▶ **WHAT YOU NEED TO DO**: A line counts if it contains the string "scene"; say how many such lines there are, giving only the number.

▶ **GIVEN INFORMATION**:
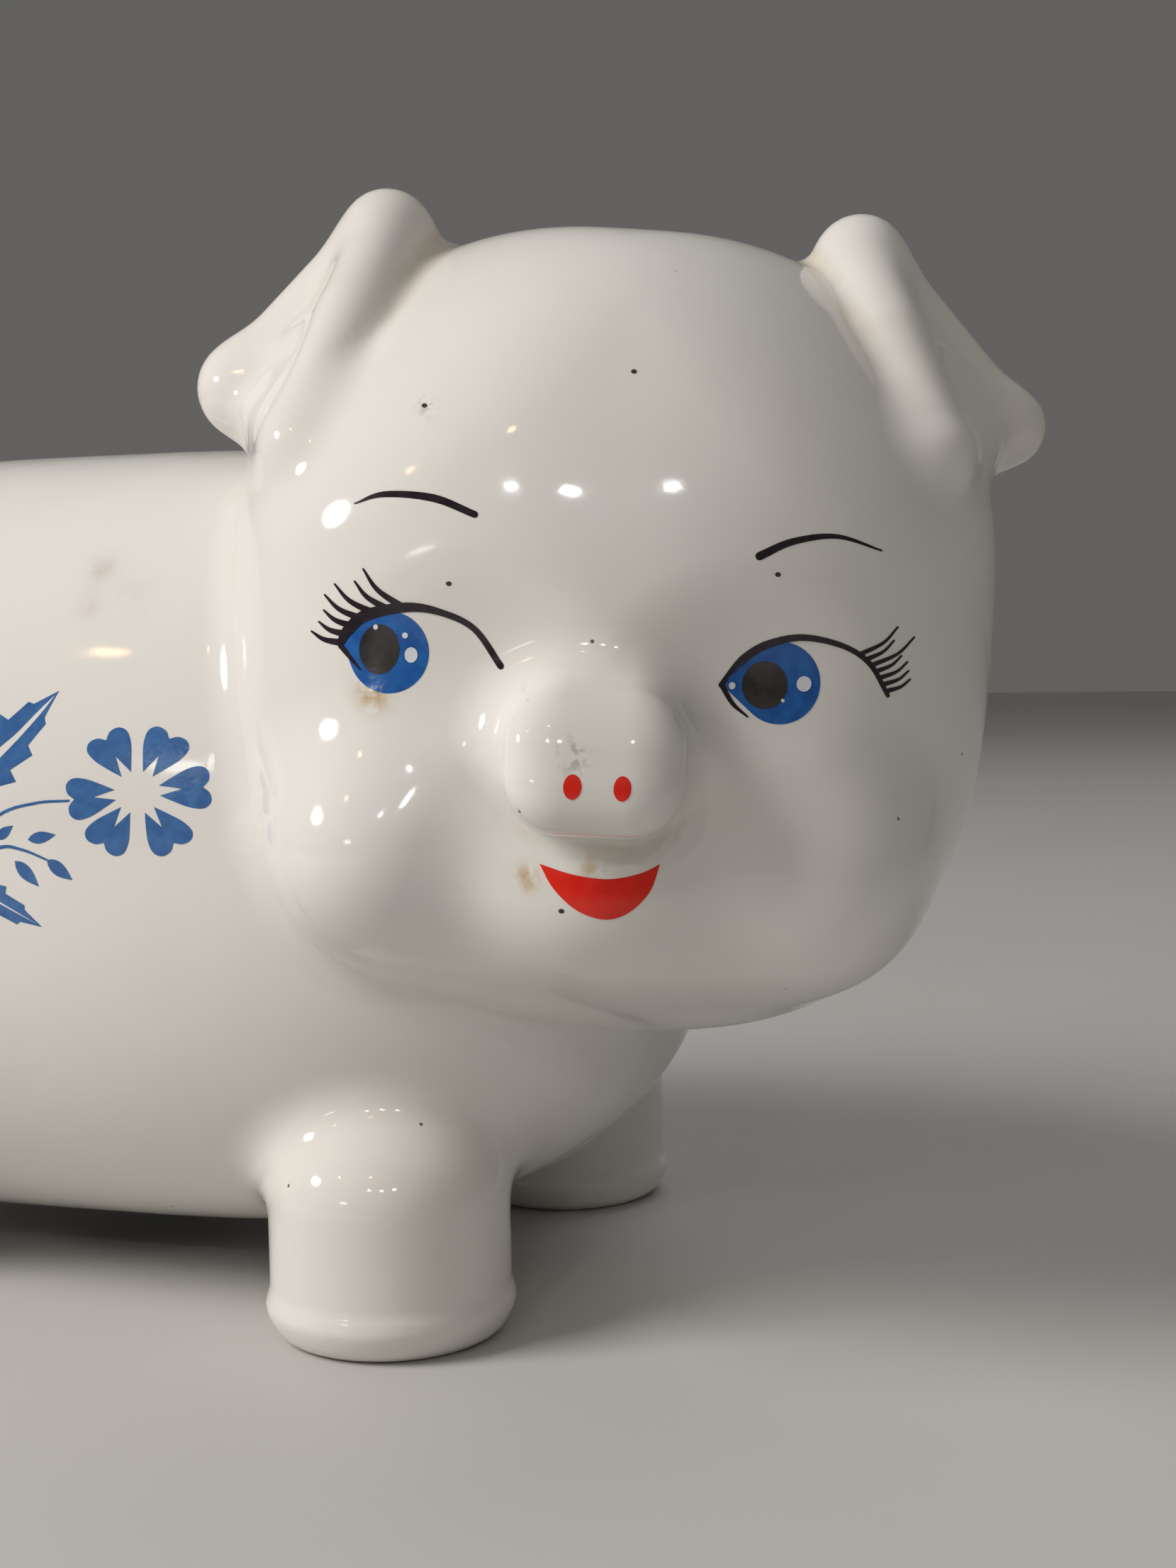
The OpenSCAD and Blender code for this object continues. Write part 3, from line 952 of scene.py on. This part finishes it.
def glaze():
    material, tree, shader = new_material("white_glaze", (0.8, 0.78, 0.73), 0.08)
    cloud = spread(tree, noise(tree, 16, 3), 0.35, 0.7)
    colour = mixed(tree, cloud, (0.78, 0.762, 0.728), (0.755, 0.728, 0.68))
    pool = times(tree, value_on(tree, "pool"), spread(tree, noise(tree, 110, 3), 0.3, 0.7, 0.35, 1.0))
    colour = mixed(tree, spread(tree, pool, 0.1, 0.65, 0.0, 0.85), colour, (0.60, 0.47, 0.27))
    stain = times(tree, value_on(tree, "stain"), spread(tree, noise(tree, 420, 4), 0.34, 0.54))
    colour = mixed(tree, stain, colour, (0.50, 0.32, 0.11))
    scuff = times(tree, value_on(tree, "scuff"), spread(tree, noise(tree, 700, 4), 0.5, 0.62))
    colour = mixed(tree, scuff, colour, (0.33, 0.32, 0.31))
    smudge = times(tree, value_on(tree, "smudge"), spread(tree, noise(tree, 160, 4), 0.35, 0.65, 0.15, 1.0))
    colour = mixed(tree, smudge, colour, (0.50, 0.43, 0.38))
    colour = mixed(tree, specks(tree, 260, 0.11, 0.03), colour, (0.10, 0.085, 0.07))
    bare = value_on(tree, "bare")
    grain = spread(tree, noise(tree, 900, 4), 0.3, 0.7)
    clay = mixed(tree, grain, (0.70, 0.63, 0.52), (0.58, 0.51, 0.41))
    tree.links.new(mixed(tree, bare, colour, clay), shader.inputs["Base Color"])
    gloss = spread(tree, noise(tree, 60, 2), 0.3, 0.7, 0.05, 0.11)
    rough = add(tree, "Mix", {0: bare, 2: gloss, 3: 0.75}, data_type="FLOAT").outputs[0]
    tree.links.new(rough, shader.inputs["Roughness"])
    bumped(tree, shader, [waves(tree), (noise(tree, 240, 2), 0.00002),
                          (times(tree, grain, bare), 0.0002)])
    return material


# The two tones of each print.
IRIS_BLUE = ((0.012, 0.085, 0.32), (0.02, 0.13, 0.42))
PUPIL_GREY = ((0.05, 0.045, 0.042), (0.022, 0.02, 0.02))
PRINT_BLACK = ((0.012, 0.008, 0.012), (0.02, 0.013, 0.018))
PRINT_WHITE = ((0.72, 0.75, 0.80), (0.66, 0.69, 0.74))
PRINT_RED = ((0.76, 0.022, 0.008), (0.68, 0.015, 0.007))
FLOWER_BLUE = ((0.035, 0.115, 0.31), (0.055, 0.16, 0.38))


def print_material(name, colour, second, scale, roughness, crinkle):
    """Printed colour in two tones, under a faintly crinkled film."""
    material, tree, shader = new_material(name, colour, roughness)
    tone = spread(tree, noise(tree, scale, 4), 0.35, 0.68)
    tree.links.new(mixed(tree, tone, colour, second), shader.inputs["Base Color"])
    gloss = spread(tree, noise(tree, 500, 2), 0.3, 0.7, roughness * 0.7, roughness * 1.3)
    tree.links.new(gloss, shader.inputs["Roughness"])
    bumped(tree, shader, [waves(tree), (noise(tree, 900, 3), crinkle)])
    return material


def rubber():
    material, tree, shader = new_material("black_rubber", (0.02, 0.019, 0.018), 0.6)
    dust = spread(tree, noise(tree, 60, 5), 0.45, 0.8, 0.0, 0.5)
    colour = mixed(tree, dust, (0.018, 0.017, 0.016), (0.075, 0.07, 0.062))
    tree.links.new(colour, shader.inputs["Base Color"])
    tree.links.new(spread(tree, noise(tree, 200, 3), 0.3, 0.7, 0.5, 0.75), shader.inputs["Roughness"])
    bumped(tree, shader, [(noise(tree, 1500, 3), 0.00006)])
    return material


def floor_material():
    material, tree, shader = new_material("pale_floor", (0.6, 0.59, 0.57), 0.55)
    tone = spread(tree, noise(tree, 3, 4), 0.3, 0.7)
    tree.links.new(mixed(tree, tone, (0.60, 0.59, 0.575), (0.57, 0.56, 0.545)), shader.inputs["Base Color"])
    return material


# ---- camera, light, floor ----
# The camera's place is in mm in the pig's frame, and its turns are in degrees.
CAMERA_PLACE = np.array([160.5, -420.2, 131.7])
CAMERA_TURN = 18.0
CAMERA_DIP = 4.0
CAMERA_ROLL = -1.0
LENS = 48.82
WHITE = (1.0, 1.0, 1.0)
AMBER = (1.0, 0.62, 0.28)
SKY = (0.80, 0.78, 0.75, 1)
SKY_STRENGTH = 0.155
# name, place in metres from the middle of the bank, width, height, watts, colour
SOFT_LAMPS = (
    ("key", (-0.9, -0.8, 0.9), 0.7, 0.7, 18.5, (1.0, 0.97, 0.94)),
    ("fill", (1.2, -1.0, 0.9), 1.0, 1.0, 0.6, (1.0, 0.86, 0.72)),
    ("back", (0.3, 1.1, 1.5), 1.5, 1.0, 7, WHITE),
)
MIRRORED_LAMPS = (
    ("window", (-0.92, -0.66, 0.43), 0.26, 0.20, 1.3, (1.0, 0.98, 0.95)),
    ("lamp_left", (0.11, -1.18, 0.54), 0.055, 0.035, 0.4, WHITE),
    ("lamp_middle", (0.36, -1.14, 0.54), 0.055, 0.035, 0.4, WHITE),
    ("lamp_right", (0.59, -1.03, 0.57), 0.055, 0.035, 0.4, WHITE),
    ("amber_left", (-0.55, -0.92, 0.70), 0.05, 0.035, 0.14, AMBER),
    ("amber_right", (0.08, -1.02, 0.83), 0.05, 0.035, 0.14, AMBER),
    ("low", (-0.38, -1.17, 0.17), 0.16, 0.06, 0.2, WHITE),
)
FLOOR_HALF = 4.0


def make_camera():
    camera = bpy.data.objects.new("camera", bpy.data.cameras.new("camera"))
    bpy.context.scene.collection.objects.link(camera)
    camera.data.lens = LENS
    camera.data.clip_start = 0.01
    camera.rotation_mode = "QUATERNION"
    turn = Matrix.Rotation(math.radians(CAMERA_TURN), 3, "Z")
    dip = Matrix.Rotation(math.radians(90 - CAMERA_DIP), 3, "X")
    roll = Matrix.Rotation(math.radians(CAMERA_ROLL), 3, "Z")
    camera.rotation_quaternion = (turn @ dip @ roll).to_quaternion()
    camera.location = Vector((CAMERA_PLACE + ORIGIN) * MM)
    bpy.context.scene.camera = camera


def softbox(name, place, width, height, power, colour, mirrored):
    """A lamp turned towards the middle of the bank.

    Only a mirrored one shows as a reflection in the glaze; the others light it softly."""
    lamp = bpy.data.lights.new(name, "AREA")
    lamp.shape = "ELLIPSE" if mirrored else "RECTANGLE"
    lamp.size = width
    lamp.size_y = height
    lamp.energy = power
    lamp.color = colour
    holder = bpy.data.objects.new(name, lamp)
    bpy.context.scene.collection.objects.link(holder)
    middle = (CAD_BOUNDS[0] + CAD_BOUNDS[1]) / 2
    holder.location = middle + Vector(place)
    holder.rotation_mode = "QUATERNION"
    holder.rotation_quaternion = (-Vector(place)).to_track_quat("-Z", "Y")
    holder.visible_glossy = mirrored


def make_studio():
    for lamp in SOFT_LAMPS:
        softbox(*lamp, False)
    for lamp in MIRRORED_LAMPS:
        softbox(*lamp, True)
    world = bpy.data.worlds.new("studio")
    bpy.context.scene.world = world
    world.use_nodes = True
    sky = world.node_tree.nodes["Background"]
    sky.inputs["Color"].default_value = SKY
    sky.inputs["Strength"].default_value = SKY_STRENGTH
    bpy.context.scene.view_settings.view_transform = "Standard"


def make_floor():
    half = FLOOR_HALF
    corners = [(-half, -half, 0), (half, -half, 0), (half, half, 0), (-half, half, 0)]
    mesh = bpy.data.meshes.new("floor")
    mesh.from_pydata(corners, [], [(0, 1, 2, 3)])
    floor = bpy.data.objects.new("floor", mesh)
    bpy.context.scene.collection.objects.link(floor)
    floor.data.materials.append(floor_material())


# ---- making ----
TRUNK_VOXEL = 1.8
HEAD_VOXEL = 1.2
SHELL_MARGIN = 6.0
TAIL_MARGIN = 10.0
FLOOR_MARGIN = 3.0
HEAD_REACH = np.array([88, 84, 90])


def glaze_shell(name, field, low, high, voxel, material, nodes):
    piece = field_mesh(name, field, low, high, voxel)
    glaze_values(piece)
    piece.data.materials.append(material)
    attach(piece, "bank")
    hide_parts(*nodes)


def make_shells(material):
    coarser = 1.0
    low = np.array([TRUNK_LOW[0] - TAIL_MARGIN, TRUNK_LOW[1] - SHELL_MARGIN, -FLOOR_MARGIN])
    glaze_shell("body_glazed", body_piece, low, TRUNK_HIGH + SHELL_MARGIN, TRUNK_VOXEL * coarser,
                material, ("body_shell", "tail") + LEG_NODES)
    glaze_shell("head_glazed", head_piece, HEAD_MID - HEAD_REACH, HEAD_MID + HEAD_REACH,
                HEAD_VOXEL * coarser, material, ("head_shell", "snout", "left_ear", "right_ear"))


def make_prints():
    colours = {
        "iris": print_material("iris_blue", *IRIS_BLUE, 400, 0.16, 0.00003),
        "pupil": print_material("pupil_grey", *PUPIL_GREY, 220, 0.2, 0.00002),
        "black": print_material("print_black", *PRINT_BLACK, 600, 0.22, 0.00002),
        "white": print_material("print_white", *PRINT_WHITE, 500, 0.2, 0.00001),
        "red": print_material("print_red", *PRINT_RED, 300, 0.2, 0.00002),
        "blue": print_material("flower_blue", *FLOWER_BLUE, 350, 0.2, 0.00005),
    }
    prints = [(name, outlines, on_face, kind, lift) for name, outlines, kind, lift in face_prints()]
    flowers = list(flower_outlines())
    prints += [("left_flank_flowers", flowers, on_flank(1), "blue", ON_GLAZE)]
    prints += [("right_flank_flowers", flowers, on_flank(-1), "blue", ON_GLAZE)]
    for name, outlines, place, kind, lift in prints:
        piece = print_on(name, outlines, place, lift)
        piece.data.materials.append(colours[kind])
        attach(piece, "bank")


def make_all():
    make_camera()
    make_studio()
    make_floor()
    make_shells(glaze())
    make_prints()
    plug = make_stopper()
    plug.data.materials.append(rubber())
    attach(plug, "stopper")
    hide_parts("stopper")


make_all()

▶ **THE ANSWER**: 7